Insomma, voglio dire che proprio nella dottrina cattolica è possibile rinvenire i germi di una visione pastorale che la chiesa non può trascurare al pari di quella, forse più sofisticata e complessa, della riflessione teologica. Il rischio, infatti, non è quello di piacere al mondo e non ai propri fedeli ma quello di rinchiudere l’esperienza di Gesù in una dimensione contemplativa che è solo una parte del tutto (e non una sineddoche).

Saranno forse, queste mie, riflessioni avventate, in un terreno che conosco a malapena e sul quale tantissimi saprebbero orientarsi molto meglio di me. Vero anche che molte problematiche interne alla chiesa presumo che di spirituale abbiano ben poco e che sfuggano, in buona parte, agli stessi Papi, i quali sono anzitutto uomini di fede, non manager finanziari. Per cui temo che molti interrogativi che ancora campeggiano attorno al gesto compiuto da Benedetto XVI, restino senza risposta.

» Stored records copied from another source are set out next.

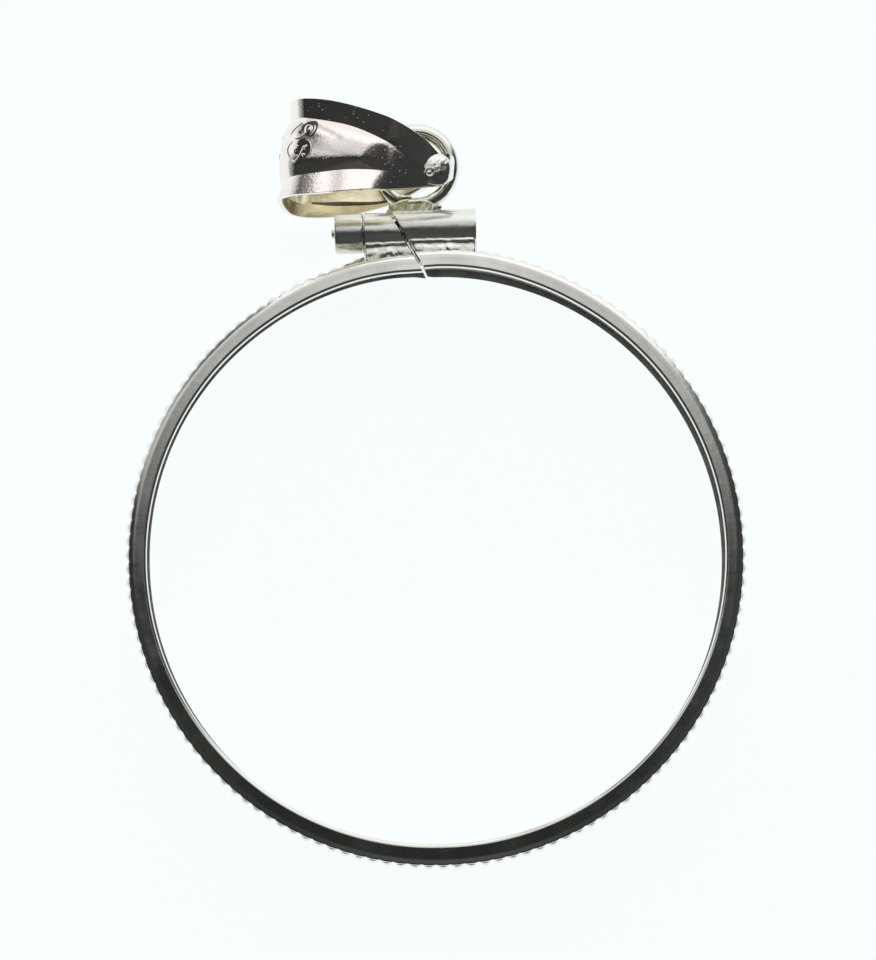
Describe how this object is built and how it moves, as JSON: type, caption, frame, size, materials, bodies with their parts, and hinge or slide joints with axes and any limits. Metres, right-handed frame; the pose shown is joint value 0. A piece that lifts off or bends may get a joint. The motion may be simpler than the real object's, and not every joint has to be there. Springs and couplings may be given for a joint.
{
  "type": "coin bezel",
  "caption": "Round reeded bezel that grips a coin's edge, with a split tube and closing screw, a soldered loop and a folded bail to hang it from a chain.",
  "frame": {"origin": "centre of the coin seat, halfway between the two lips", "axes": "+Z out of the coin's front face, +Y from the coin towards the bail, +X along the closure tube away from the screw's head"},
  "size_m": [0.0404, 0.0502, 0.0058],
  "materials": {
    "frame_silver": "polished sterling silver with fine handling marks",
    "screw_silver": "polished drawn sterling silver",
    "bail_silver": "polished stamped sterling silver with small pits"
  },
  "bodies": {
    "frame": {"bezel_frame": "frame_silver"},
    "screw": {"closure_screw": "screw_silver"},
    "bail": {"bail": "bail_silver"}
  },
  "joints": [
    {"name": "screw_out", "type": "slide", "parent": "frame", "child": "screw", "axis": [-1, 0, 0], "range_m": [0, 0.0074]},
    {"name": "bail_swing", "type": "hinge", "parent": "frame", "child": "bail", "pos_m": [-0.00072, 0.0258, 0], "axis": [0, 0, -1], "range_deg": [0, 165]}
  ]
}
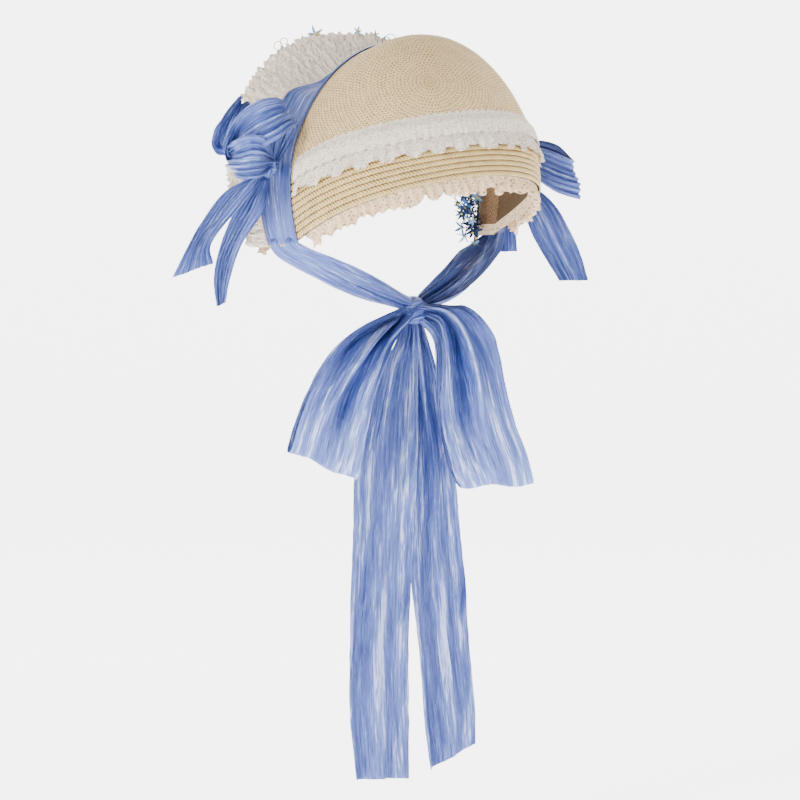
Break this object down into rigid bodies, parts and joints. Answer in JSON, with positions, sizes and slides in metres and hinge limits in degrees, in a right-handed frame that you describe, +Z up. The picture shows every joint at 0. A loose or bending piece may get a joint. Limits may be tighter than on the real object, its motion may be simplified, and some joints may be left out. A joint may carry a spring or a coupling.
{
  "type": "straw bonnet",
  "caption": "Straw bonnet with a lace-covered front brim, an ear-to-ear satin ribbon, a bow at each ear and a long bow tied under the chin.",
  "frame": {"origin": "inside the top of the crown, in the middle between the ears and above the seam of crown and front brim, where the hat sits on the head", "axes": "+Z up, the wearer's face looks along -Y, the wearer's left is +X"},
  "size_m": [0.3289, 0.2225, 0.6128],
  "materials": {
    "straw": "fine woven paper straw",
    "braid": "sewn rows of straw braid",
    "lace": "off-white cotton eyelet lace",
    "ribbon": "crinkled cornflower-blue satin organza",
    "flowers": "small cloth flowers on wire"
  },
  "bodies": {
    "root": {"crown": "straw", "back_brim": "braid", "front_brim": "straw", "ribbon_band": "ribbon", "lace_band_upper": "lace", "lace_band_lower": "lace", "edge_lace": "lace", "brim_ruffle_1": "lace", "brim_ruffle_2": "lace", "brim_ruffle_3": "lace", "tie_left": "ribbon", "tie_right": "ribbon", "chin_knot": "ribbon", "chin_loop_left": "ribbon", "chin_loop_right": "ribbon", "chin_tail_left": "ribbon", "chin_tail_right": "ribbon", "bow_left_loop_rear": "ribbon", "bow_left_loop_fore": "ribbon", "bow_left_loop_crest": "ribbon", "bow_left_tail_long": "ribbon", "bow_left_tail_wide": "ribbon", "bow_left_centre": "ribbon", "bow_right_loop_rear": "ribbon", "bow_right_loop_fore": "ribbon", "bow_right_tail_long": "ribbon", "bow_right_tail_wide": "ribbon", "bow_right_centre": "ribbon", "flowers_1": "flowers", "flowers_2": "flowers", "flowers_3": "flowers", "flowers_4": "flowers", "flowers_5": "flowers", "flowers_6": "flowers", "flowers_7": "flowers"}
  },
  "joints": []
}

Tralasciando tuttavia vicende che non conosco, potrei sintetizzare le mie sensazioni come segue: se Papa Ratzinger ha rappresentato una tappa di un percorso, forse quest’ultimo potrà dirsi concluso solo quando ambedue, la dimensione teologica e quella pastorale sapranno intrecciarsi al meglio, coltivando la trascendenza ma anche i tanti bisogni degli ultimi, dei diseredati che, in questo nostro pianeta, specie con l’aumento demografico, si vanno moltiplicando. E di cui qualsiasi istituzione, che voglia leggere il presente e non solo il passato, in qualche modo deve farsi carico.

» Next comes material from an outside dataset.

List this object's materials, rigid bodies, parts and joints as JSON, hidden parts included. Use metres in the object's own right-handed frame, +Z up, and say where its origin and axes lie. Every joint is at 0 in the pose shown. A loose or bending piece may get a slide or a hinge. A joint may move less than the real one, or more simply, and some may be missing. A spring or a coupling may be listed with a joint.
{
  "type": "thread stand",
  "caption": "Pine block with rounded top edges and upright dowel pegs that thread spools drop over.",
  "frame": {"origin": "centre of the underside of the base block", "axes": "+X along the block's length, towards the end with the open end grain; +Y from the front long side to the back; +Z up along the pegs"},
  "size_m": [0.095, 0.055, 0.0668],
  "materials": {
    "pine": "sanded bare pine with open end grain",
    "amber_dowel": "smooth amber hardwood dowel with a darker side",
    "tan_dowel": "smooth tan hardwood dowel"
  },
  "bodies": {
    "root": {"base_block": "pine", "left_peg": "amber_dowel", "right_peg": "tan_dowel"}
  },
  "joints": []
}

Se questo piacerà a più o meno persone, sarà la storia a dirlo. Comprendere i bisogni, le istanze e le sofferenze dell’oggi non significa infatti rendersi terreni e perdere la propria spiritualità. Significa forse portare quest’ultima nelle case e nelle vite della gente che ne ha bisogno. Chiunque saprà cogliere questo godrà, io credo, del più ampio apprezzamento; forse non di tutti ma almeno del mio.